Fearful worms provide new clues about human anxiety

Ask a dozen people about their greatest fears, and you'll likely get a dozen different responses. That, along with the complexity of the human brain, makes fear--and its close cousin, anxiety--difficult to study. For this reason, clinical anti-anxiety medicines have mixed results, even though they are broadly prescribed. In fact, one in six Americans takes a psychiatric drug.

A team of investigators from the Salk Institute uncovered new clues about the mechanisms of fear and anxiety through an unlikely creature: the tiny nematode worm.

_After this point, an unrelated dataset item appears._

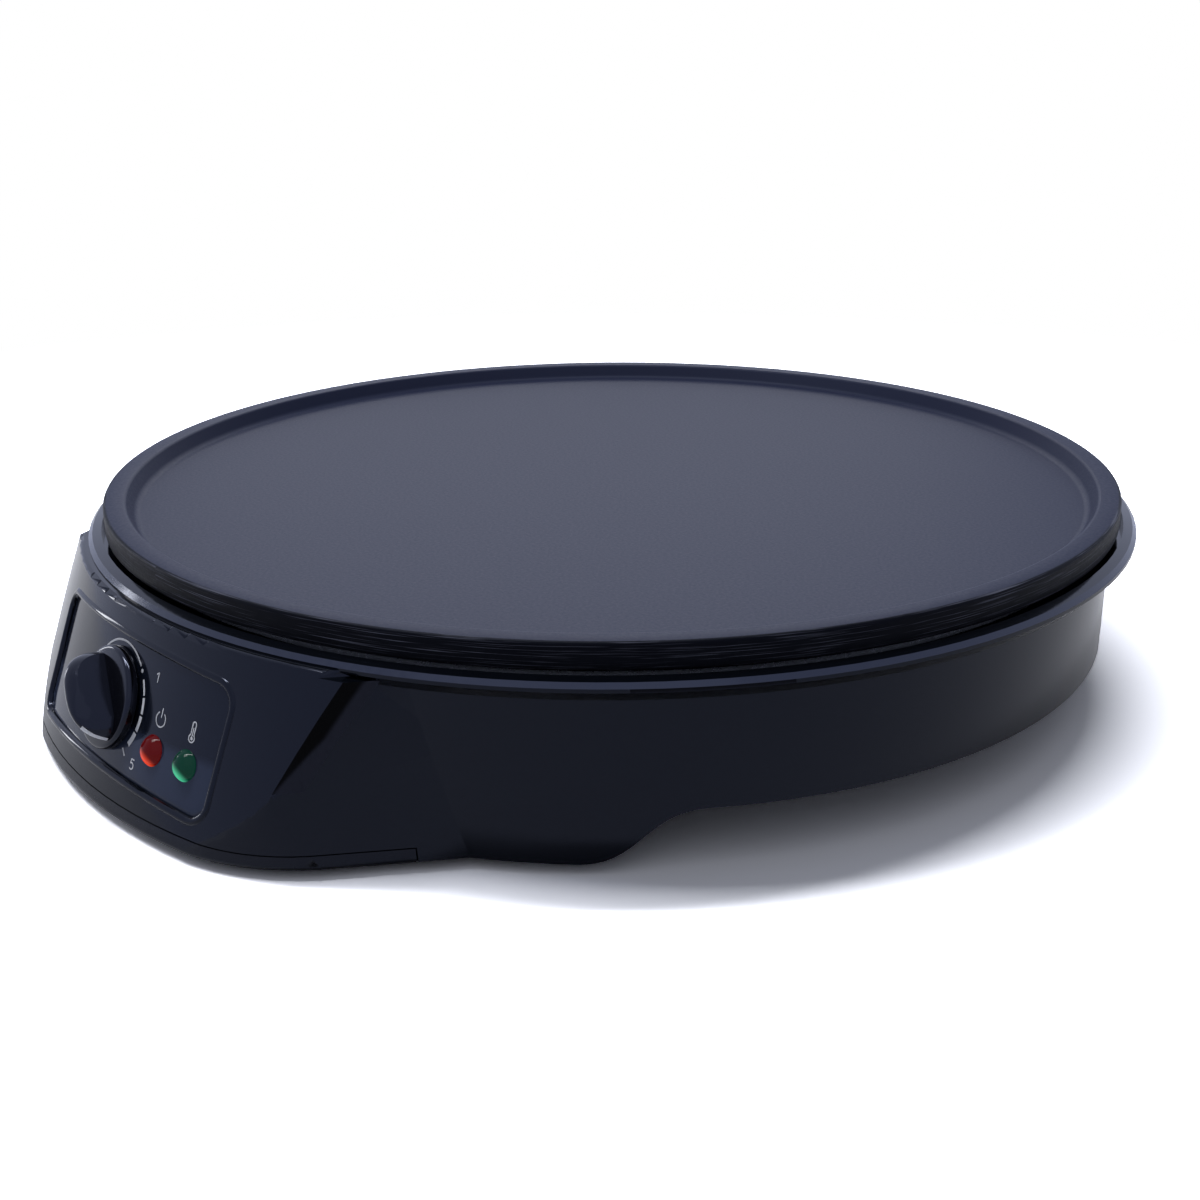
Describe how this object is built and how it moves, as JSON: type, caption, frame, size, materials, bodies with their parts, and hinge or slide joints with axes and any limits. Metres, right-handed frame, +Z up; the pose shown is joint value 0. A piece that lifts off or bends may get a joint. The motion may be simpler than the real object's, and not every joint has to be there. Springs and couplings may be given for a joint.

By analyzing the responses of worms exposed to chemicals secreted by its natural predator and studying the underlying molecular pathways, the team uncovered a rudimentary fear-like response that has parallels to human anxiety. Such insights may eventually help refine prescriptions for current anti-anxiety drugs and enable the development of new drugs to treat conditions like PTSD and panic disorder.

"For the past 30 or 40 years, scientists have used simpler animals to figure out how fear might work in humans," says Sreekanth Chalasani, associate professor in Salk's Molecular Neurobiology Laboratory and senior author of the paper, published in Nature Communications on March 19, 2018. "The idea has been that if you could figure out which underlying signals in the brain are related to fear and anxiety, you could develop better drugs to block them."

The team at Salk started with a simple creature, the microscopic worm called Caenorhabditis elegans. C. elegans, which contains only 302 neurons, has a natural predator--another worm called Pristionchus pacificus, which bites and kills C. elegans. The researchers discovered that by exposing C. elegans to chemicals that are excreted by P. pacificus, they could elicit a fear-like response. When it encounters these predator-excreted chemicals, C. elegans rapidly reverses direction and crawls away.

They found that this fear-inducing chemical, a new class of molecules called sulfolipids, could activate four redundant brain circuits that led to this behavior. Additionally, C. elegans continued to change its behavior even after the fear-chemical was removed. This is analogous to behavior in mice, who express fear when exposed to the scent of cat urine, even if a cat is nowhere nearby.

"For years, we thought that only advanced brains like those of mammals would have this complex reaction," Chalasani says. "But our study is showing that a simple animal expresses something very much like fear."

In the experiment, coauthor and UC San Diego graduate student Amy Pribadi soaked C. elegans in a solution containing the sulfolipid for 30 minutes. The worms failed to lay eggs, even for an hour after they had been removed from the solution--an indicator of acute stress as well as a longer-term response akin to anxiety. Further research showed that the signaling pathways activated during the worms' response are similar to the pathways activated when more complex animals experience fear.

When the worms were soaked in a solution containing Zoloft (a human anti-anxiety drug), however, these fear- and anxiety-like responses were not observed. This suggested that at least some of the pathways that the drug acts on to eliminate anxiety in mammals have been preserved by evolution.

Also intriguingly, the team found that Zoloft acted on the worms' GABA signaling in a neuron that affects the animal's sleep. Whether this is also the case in humans is not yet known, but points to a potential pathway to understand why Zoloft works in some people and not others. The research eventually could lead to a change in how these drugs are prescribed.

"We hope the findings from this paper will contribute to the field by providing a broader picture of some of these signaling activities," Chalasani says. "Our findings suggest that fear and anxiety are ancient and evolved much earlier than we originally thought. The pathways, nerves, circuits and genes that we'll now be able to study in the worm should inform us about this process in humans."

In addition, he says, understanding which chemicals may repel nematodes could have implications for developing new kinds of pesticides, potentially ones that are even nontoxic. "C. elegans is not a pathogen, but many other types of nematodes can do severe damage to crops," he explains. "Biology research can go in many different directions, and you never know what you're going to uncover."